There’s nothing less glamorous than waste management. But there’s nothing more vital than waste management – at least when space is concerned. The heavens have basically become another landfill, but for fancy space garbage.(Imagine dead satellites instead of old water bottles.) As we travel more and more into space, it becomes vital that we have a plan in place for picking up after ourselves.

One of the biggest obstacles to space tourism isn’t technology, nor is it the impact of space on the human body. It’s not even money. It’s trash. Low-Earth orbit space debris can travel up to a speed of 17,500 mph, making even a paint chip an object of destruction.

Space junk: Shutterstock



While not many people take the Space Force seriously, as evidenced by the Space Force Netflix comedy...

...that doesn’t stop Space Force from taking space trash seriously. The agency is stressing the importance of the need to pick up after ourselves by endorsing the development of commercial systems for removing space debris. In other words, the public sector wants the private sector to pick up the planet’s outer layer of junk.

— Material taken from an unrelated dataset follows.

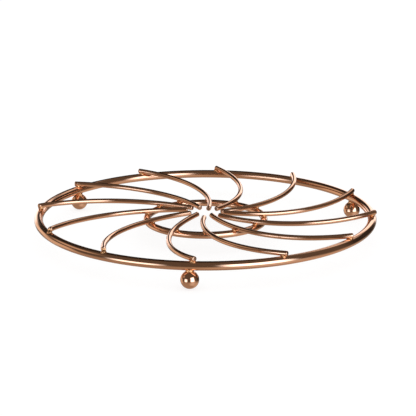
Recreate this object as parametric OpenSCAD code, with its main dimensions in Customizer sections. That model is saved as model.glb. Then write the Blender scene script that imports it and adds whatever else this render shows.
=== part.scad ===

Why? It’s probably because private enterprises don’t have to deal with the same stringent policy concerns that a government-run-space-trash-pickup would more than likely bump into. Plus, nobody’s going to mistake a corporation for an aggressor the way they would if, say, a paramilitary space operation went around directing satellite traffic.

Maj. Gen. DeAnna Burt, vice commander of the Space Force’s Space Operations Command, recently spoke at the Advanced Maui Optical and Space Surveillance Technologies Conference about the matter and cautioned that government-led cleanup efforts could make some people believe they’re really a plot to disable satellites. “When you say the military is going to develop a capability to pick up trash or pick up debris, it’s automatically seen as dual use,” she said. 

Civilian cleanup would free up Space Force to pivot towards what it was actually created to do – focusing on “battlespace awareness” and fighting any and all wars that for, some reason, extend to space. It sounds nuts if you think of Moonraker-style battles taking place, but there’s a more down-to-Earth rationale. An increasing amount of our world is space-based (a la a GPS), and actual star wars aren’t going to look like Luke Skywalker blowing up the Death Star.

Space Force’s plan is to move satellite traffic and cleanup into the jurisdiction of the Department of Commerce, not the Department of Defense. But for now, Space Force is sticking with the trash. “We will continue to do the space traffic awareness mission until we are told not to and the Department of Commerce is fully up and capable,” Maj. Gen. Burt said. “But we want them to be successful because we need to get out of that business because the threat is growing. It is critical that, to normalize this domain, we continue to work in that direction.”